If you were on the fence about the practical applications of Google Glass, would you wear a Google throat tattoo with a built-in microphone and lie detector?
A patent for the device was filed in May 2012 by the Motorola Mobility Inc., and published on the United States Patent and Trademark Office’s website on Nov. 7, 2013. Titled “Coupling an Electronic Skin Tattoo to a Mobile Communication Device,” the abstract explains its surface function:
“The system comprises an electronic skin tattoo capable of being applied to a throat region of a body. The electronic skin tattoo can include an embedded microphone; a transceiver for enabling wireless communication with the MCD; and a power supply configured to receive energizing signals from a personal area network associated with the MCD. A controller is communicatively coupled to the power supply. The controller can be configured to receive a signal from the MCD to initiate reception of an audio stream picked up from the throat region of the body for subsequent audio detection by the MCD under an improved signal-to-noise ratio than without the employment of the electronic skin tattoo.”
The practical application here: This microphone could be applied directly to the user’s throat, so as to cut down on the background static we often face when talking on our phones in a noisy environment. By extension, this microphone could also be used to send voice commands to our mobile devices, which could cut out the hands-on applications, and make things like texting easier.
It could also potentially “enable communicative coupling of the electronic tattoo to external electronic devices such as a smartphone, a gaming device, a tablet computer, a wearable computer.”
In this brave new world of digital neck tats, does this mean our bodies will provide the battery supply, possibly via kinetic energy? Not quite. The patent says the device “may employ solar panel technology, capacitive technology, nanotechnology, or electro-mechanical technology, for example, as a means to generate and distribute electrical current.” Well, the user in their blueprint certainly looks comfortable, right?

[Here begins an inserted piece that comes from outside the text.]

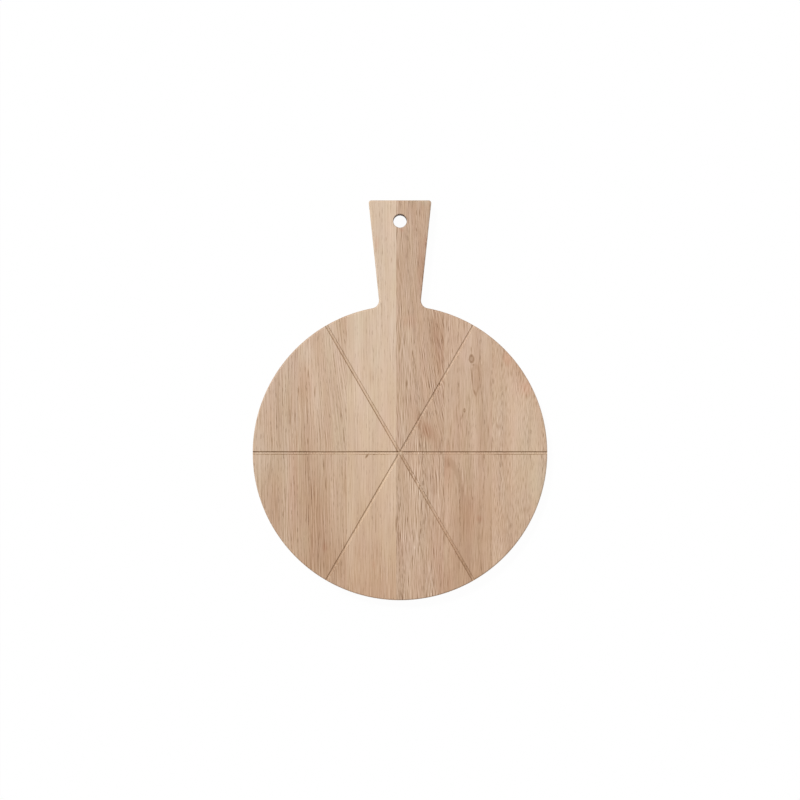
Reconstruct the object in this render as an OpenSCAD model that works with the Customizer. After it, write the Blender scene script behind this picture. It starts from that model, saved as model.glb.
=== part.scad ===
// Round tapas board with a flared handle, glued up edge to edge from six oak staves.
// It lies on its back, +Z up, with the handle along +Y and the staves along Y.
// The origin is on the underside, at the centre of the round part.

/* [Board] */
// Diameter of the round part
disc_d = 350; // [300:5:400]
// Length from the far edge of the round part to the end of the handle
board_l = 475; // [440:5:540]
// Thickness of the board
board_t = 16; // [12:0.5:24]
// Radius that eases the edges of both faces
edge_r = 2; // [0.5:0.25:2.5]

/* [Handle] */
// Width of the handle at its end
handle_end_w = 75; // [60:1:90]
// Width between the lines of the handle's sides where they pass the crown of the round part
handle_neck_w = 48.5; // [40:0.5:58]
// Radius of the two corners at the handle's end
handle_corner_r = 3; // [2.5:0.25:8]
// Radius of the two hollow corners where the handle leaves the round part
neck_r = 9.5; // [5:0.5:20]

/* [Hanging hole] */
// Diameter of the hole
hole_d = 16; // [8:0.5:26]
// Distance from the hole's centre to the end of the handle
hole_inset = 24.5; // [18:0.5:60]
// Radius that eases both rims of the hole
hole_ease = 0.75; // [0.5:0.25:2]

/* [Grooves] */
// Number of grooves that cross the round part, odd so that none runs up the handle
groove_count = 3; // [1:2:5]
// Width of a groove at the upper face
groove_w = 3.5; // [3:0.25:6]
// Depth of a groove's round bottom
groove_depth = 1.5; // [0.75:0.25:1.75]

/* [Staves] */
// Distance from the centre line to the middle glue joint, on the left of it
middle_joint_inset = 4.5; // [0:0.5:10]
// Width of the stave that makes the left of the handle
left_handle_stave_w = 58.5; // [50:0.5:65]
// Width of the next stave to the left
left_stave_w = 58; // [50:0.5:65]
// Width of the stave that makes the right of the handle
right_handle_stave_w = 57; // [55:0.5:65]
// Width of the next stave to the right
right_stave_w = 57; // [50:0.5:65]

/* [Hidden] */
$fn = 128;

// Length by which a cut or a stave's planes run past the wood
overrun = 1;
// Share of a plan corner's radius by which its arc passes the sides, so that the surfaces cross
crossing_share = 0.004;

disc_r = disc_d / 2;
// Distance from the centre of the round part to the end of the handle
reach = board_l - disc_r;

// The handle's right side, seen in axes turned by its lean: u is square to the side, v runs along it
lean = atan2((handle_end_w - handle_neck_w) / 2, reach - disc_r);
side_u = handle_end_w / 2 * cos(lean) - reach * sin(lean);

// Centre of the right hollow corner, outside both the side and the round part
neck_gap = neck_r * (1 - crossing_share);
neck_u = side_u + neck_gap;
neck_v = sqrt(pow(disc_r + neck_gap, 2) - pow(neck_u, 2));
neck_x = neck_u * cos(lean) + neck_v * sin(lean);
neck_y = neck_v * cos(lean) - neck_u * sin(lean);

// Centre of the right corner at the handle's end, inside both the side and the end
corner_gap = handle_corner_r * (1 - crossing_share);
corner_y = reach - corner_gap;
corner_x = (side_u - corner_gap + corner_y * sin(lean)) / cos(lean);

hole_y = reach - hole_inset;

// Radius of the arc through both edges and the bottom of a groove
groove_r = (pow(groove_w / 2, 2) + pow(groove_depth, 2)) / (2 * groove_depth);

// Planes of the five glue joints
left_handle_joint_x = -middle_joint_inset - left_handle_stave_w;
left_joint_x = left_handle_joint_x - left_stave_w;
right_handle_joint_x = right_handle_stave_w - middle_joint_inset;
right_joint_x = right_handle_joint_x + right_stave_w;
rim_x = disc_r + overrun;

brown_oak = [0.77, 0.66, 0.56];
streaked_oak = [0.77, 0.65, 0.55];
pale_oak = [0.81, 0.71, 0.61];
coarse_oak = [0.76, 0.64, 0.55];
knotty_oak = [0.76, 0.64, 0.54];
golden_oak = [0.79, 0.68, 0.57];

// Repeats what is drawn at a section's lower face at its upper face
module at_both_faces() {
    children();
    translate([0, board_t]) mirror([0, 1]) children();
}

// Repeats the right of the board on the left
module on_both_sides() {
    children();
    mirror([1, 0, 0]) children();
}

// What a quarter round takes from a square edge at the origin
module edge_scrap(ease) {
    difference() {
        square(ease);
        translate([ease, ease]) circle(ease);
    }
}

// Section through wood w wide whose +X side has eased edges
module eased_wood(w, ease) {
    difference() {
        square([w, board_t]);
        translate([w, 0]) mirror([1, 0]) at_both_faces() edge_scrap(ease);
    }
}

// Section through waste w wide that flares on its +X side, and so leaves eased edges on the wood there
module flared_waste(w, ease) {
    square([w, board_t]);
    translate([w, 0]) at_both_faces() edge_scrap(ease);
}

// Runs a section along Y
module run_along_y(length) {
    translate([0, length, 0]) rotate([90, 0, 0]) linear_extrude(length) children();
}

// Round part, with its eased rim
module disc() {
    rotate_extrude() eased_wood(disc_r, edge_r);
}

// Wood inside the line of the handle's right side
module handle_side() {
    rotate([0, 0, -lean])
        translate([side_u - 2 * handle_end_w, 0, 0])
            run_along_y(board_l) eased_wood(2 * handle_end_w, edge_r);
}

// Wood inside the line of the handle's end
module handle_end() {
    translate([handle_end_w, 0, 0])
        rotate([0, 0, 90]) run_along_y(2 * handle_end_w) eased_wood(reach, edge_r);
}

// Waste outside the arc of the right corner at the handle's end
module handle_corner_waste() {
    translate([corner_x, corner_y, 0])
        rotate([0, 0, -lean])
            rotate_extrude(angle = 90 + lean)
                translate([2 * handle_corner_r, 0]) mirror([1, 0])
                    flared_waste(handle_corner_r, edge_r);
}

// Handle, from the centre of the round part to its end
module handle() {
    difference() {
        intersection() {
            handle_side();
            mirror([1, 0, 0]) handle_side();
            handle_end();
        }
        on_both_sides() handle_corner_waste();
    }
}

// Wood that fills the two hollow corners, a kite with its side tips at their centres
module neck() {
    difference() {
        linear_extrude(board_t)
            polygon([[0, 0], [neck_x, neck_y], [0, neck_y + neck_x * tan(lean)], [-neck_x, neck_y]]);
        on_both_sides()
            translate([neck_x, neck_y, 0]) rotate_extrude() flared_waste(neck_r, edge_r);
    }
}

// Outline of the whole board with its eased edges, before the hole and the grooves
module blank() {
    disc();
    handle();
    neck();
}

// Waste of the hanging hole
module hanging_hole() {
    translate([0, hole_y, 0]) rotate_extrude() flared_waste(hole_d / 2, hole_ease);
}

// Waste of the grooves, which cross at the centre and run out through the rim
module grooves() {
    for (i = [0 : groove_count - 1])
        rotate([0, 0, i * 180 / groove_count])
            translate([0, 0, board_t + groove_r - groove_depth])
                rotate([0, 90, 0])
                    cylinder(r = groove_r, h = disc_d + 2 * overrun, center = true);
}

// Board between two glue joints, or between a joint and the rim
module stave(from_x, to_x) {
    difference() {
        intersection() {
            blank();
            translate([from_x, -disc_r - overrun, -overrun])
                cube([to_x - from_x, board_l + 2 * overrun, board_t + 2 * overrun]);
        }
        grooves();
        hanging_hole();
    }
}

module outer_left_stave() {
    color(brown_oak) stave(-rim_x, left_joint_x);
}

module left_stave() {
    color(streaked_oak) stave(left_joint_x, left_handle_joint_x);
}

module left_handle_stave() {
    color(pale_oak) stave(left_handle_joint_x, -middle_joint_inset);
}

module right_handle_stave() {
    color(coarse_oak) stave(-middle_joint_inset, right_handle_joint_x);
}

module right_stave() {
    color(knotty_oak) stave(right_handle_joint_x, right_joint_x);
}

module outer_right_stave() {
    color(golden_oak) stave(right_joint_x, rim_x);
}

outer_left_stave();
left_stave();
left_handle_stave();
right_handle_stave();
right_stave();
outer_right_stave();
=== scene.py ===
"""Round oak tapas board: finer staves and oak over the CAD frame, with a camera, lights and a floor."""
import math
from dataclasses import dataclass

import bmesh
import bpy
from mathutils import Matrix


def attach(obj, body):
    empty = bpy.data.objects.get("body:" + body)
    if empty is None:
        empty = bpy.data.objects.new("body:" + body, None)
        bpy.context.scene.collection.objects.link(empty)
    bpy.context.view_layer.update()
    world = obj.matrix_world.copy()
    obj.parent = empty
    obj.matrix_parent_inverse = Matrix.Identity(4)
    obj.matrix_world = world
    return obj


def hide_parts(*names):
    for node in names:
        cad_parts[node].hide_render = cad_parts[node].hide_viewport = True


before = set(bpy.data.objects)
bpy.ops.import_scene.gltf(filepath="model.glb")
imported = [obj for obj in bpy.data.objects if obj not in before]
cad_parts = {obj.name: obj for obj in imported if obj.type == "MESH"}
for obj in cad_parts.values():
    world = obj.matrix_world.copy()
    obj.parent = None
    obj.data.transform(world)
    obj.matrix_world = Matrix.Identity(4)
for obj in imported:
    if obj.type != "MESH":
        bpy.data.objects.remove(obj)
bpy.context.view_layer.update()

MM = 0.001

# Sizes of the solids, in metres
DISC_R = 175 * MM
REACH = 300 * MM
BOARD_T = 16 * MM
EDGE_R = 2 * MM
END_W = 75 * MM
NECK_W = 48.5 * MM
CORNER_R = 3 * MM
NECK_R = 9.5 * MM
HOLE_R = 8 * MM
HOLE_Y = 275.5 * MM
HOLE_EASE = 0.75 * MM
GROOVE_W = 3.5 * MM
GROOVE_DEPTH = 1.5 * MM
GROOVE_ANGLES = (0, 60, 120)

# Radius that sanding leaves on the arrises of the grooves
LIP_R = 0.25 * MM
# Length by which a cutter runs past the face or rim that it cuts
CLEAR = 1 * MM
# Height at which a cutter's eased side starts, so that it crosses the face at a slant
START = 0.04 * MM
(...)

Towards the end of the description section, another application emerges:
“Optionally, the electronic skin tattoo 200 can further include a galvanic skin response detector to detect skin resistance of a user. It is contemplated that a user that may be nervous or engaging in speaking falsehoods may exhibit different galvanic skin response than a more confident, truth telling individual.”

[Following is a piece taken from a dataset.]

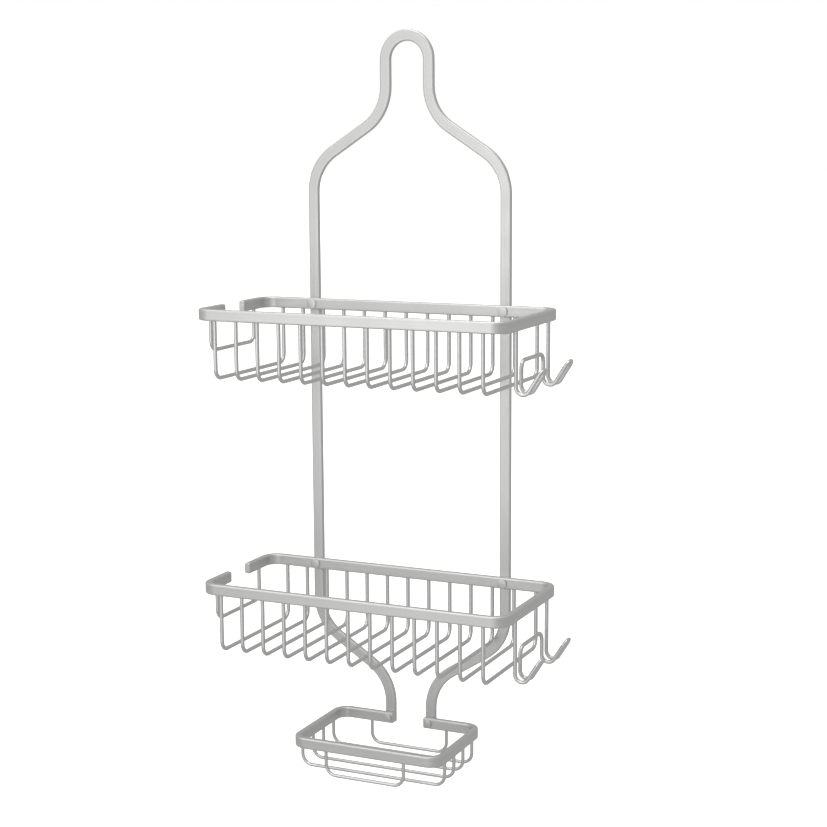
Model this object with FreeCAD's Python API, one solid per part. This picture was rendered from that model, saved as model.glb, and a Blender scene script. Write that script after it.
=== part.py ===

No further details are offered as to why someone would need this feature, unless you were attempting to covertly catch someone in a lie. This opens up a whole new can of ethical worms, as does its potential applications for eavesdropping.
There are also more practical ways to wear the device besides just a tattoo: It could be “embedded in a collar or band that would be worn around the throat a user.” As has been pointed out, any instructions for potentially removing the device were left out of the patent description. Feeling claustrophobic yet?
Now that those mysterious Google barges have been outed as “interactive” spaces for learning new Google products, it might only be a matter of time before you too can experience the future via their digital lie-detecting collar.